7. Beware of comparison shopping.

Comparison shopping, say DGW, focuses attention on the features that most clearly distinguish candidate purchases from one another, whereas other more-common features may actually have much more impact on happiness. It may also focus attention on more-concrete differences; for instance, if you ask people whether they would more enjoy a small heart-shaped chocolate or a large cockroach-shaped one, they generally prefer the former, but if you ask them to choose one of the two they tend to focus on the size and choose the latter.

DGW also point out that the context during comparison-shopping tends to be different from that during actual consumption, which can skew our evaluations.

8. Follow the herd instead of your head.

DGW cite research supporting de la Rochefoucauld’s advice: “Before we set our hearts too much upon anything, let us first examine how happy those are who already possess it.” Others’ actual experiences of a thing are likely to be better predictors of our enjoyment than our theoretical estimates: we may know ourselves better, but they know the thing better.

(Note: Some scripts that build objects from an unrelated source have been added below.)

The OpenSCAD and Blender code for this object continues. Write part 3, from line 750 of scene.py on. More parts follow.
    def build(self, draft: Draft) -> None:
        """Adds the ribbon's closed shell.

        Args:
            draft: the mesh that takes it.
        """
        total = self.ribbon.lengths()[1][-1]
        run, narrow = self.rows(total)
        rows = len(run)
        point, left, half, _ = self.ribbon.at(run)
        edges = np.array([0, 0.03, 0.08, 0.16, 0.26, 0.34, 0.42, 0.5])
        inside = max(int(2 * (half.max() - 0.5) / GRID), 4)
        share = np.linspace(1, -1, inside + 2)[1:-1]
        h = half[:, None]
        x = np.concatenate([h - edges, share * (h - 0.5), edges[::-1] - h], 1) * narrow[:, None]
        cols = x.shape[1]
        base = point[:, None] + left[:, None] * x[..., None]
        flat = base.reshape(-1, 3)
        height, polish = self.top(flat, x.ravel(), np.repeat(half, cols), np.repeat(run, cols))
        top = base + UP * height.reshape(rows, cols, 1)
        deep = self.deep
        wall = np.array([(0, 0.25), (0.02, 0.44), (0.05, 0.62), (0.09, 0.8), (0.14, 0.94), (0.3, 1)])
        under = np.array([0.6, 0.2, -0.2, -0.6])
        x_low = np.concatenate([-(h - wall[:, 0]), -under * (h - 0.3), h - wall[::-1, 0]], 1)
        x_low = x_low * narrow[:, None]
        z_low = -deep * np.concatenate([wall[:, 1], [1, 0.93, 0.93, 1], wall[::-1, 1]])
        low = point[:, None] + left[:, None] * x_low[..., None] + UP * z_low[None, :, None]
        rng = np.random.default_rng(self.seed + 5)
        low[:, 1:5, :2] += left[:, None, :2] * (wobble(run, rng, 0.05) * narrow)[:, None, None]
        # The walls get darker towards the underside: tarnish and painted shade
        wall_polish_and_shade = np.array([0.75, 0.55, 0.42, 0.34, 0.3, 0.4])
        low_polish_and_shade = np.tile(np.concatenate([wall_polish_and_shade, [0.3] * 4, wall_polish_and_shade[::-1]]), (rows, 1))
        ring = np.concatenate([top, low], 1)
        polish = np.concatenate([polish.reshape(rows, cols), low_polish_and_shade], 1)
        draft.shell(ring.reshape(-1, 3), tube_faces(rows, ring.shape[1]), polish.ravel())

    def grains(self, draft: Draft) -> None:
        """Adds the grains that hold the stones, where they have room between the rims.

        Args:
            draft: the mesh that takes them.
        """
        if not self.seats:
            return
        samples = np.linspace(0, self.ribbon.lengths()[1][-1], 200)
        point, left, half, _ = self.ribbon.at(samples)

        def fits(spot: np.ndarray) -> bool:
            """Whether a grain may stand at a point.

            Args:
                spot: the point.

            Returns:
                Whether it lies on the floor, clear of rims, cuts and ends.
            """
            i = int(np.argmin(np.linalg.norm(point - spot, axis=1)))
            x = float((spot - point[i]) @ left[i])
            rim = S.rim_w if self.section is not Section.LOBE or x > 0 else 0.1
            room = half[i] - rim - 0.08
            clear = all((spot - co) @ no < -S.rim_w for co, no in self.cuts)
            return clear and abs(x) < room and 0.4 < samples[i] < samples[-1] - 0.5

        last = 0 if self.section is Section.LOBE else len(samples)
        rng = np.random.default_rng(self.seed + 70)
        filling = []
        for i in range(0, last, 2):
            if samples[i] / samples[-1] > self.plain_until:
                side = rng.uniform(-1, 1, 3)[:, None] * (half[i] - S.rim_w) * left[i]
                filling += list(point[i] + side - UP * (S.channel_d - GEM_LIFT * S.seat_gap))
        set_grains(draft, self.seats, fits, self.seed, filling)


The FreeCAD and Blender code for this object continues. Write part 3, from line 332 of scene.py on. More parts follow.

They also suggest (and I don’t think this really fits their heading) looking to others for advice on how we would enjoy something we are considering buying. The example they give is of research in which subjects were shown some foods and asked to estimate how much they would enjoy them, after which they ate them and evaluated their actual enjoyment. The wrinkle is that they were also observed, at the moment of being shown the foods, by other observers, who rated their immediate facial reactions—which turned out to be better predictors of their enjoyment than the subjects’ own assessments. So “other people may provide a useful source of information about the products that will bring us joy because they can see the nonverbal reactions that may escape our own notice”.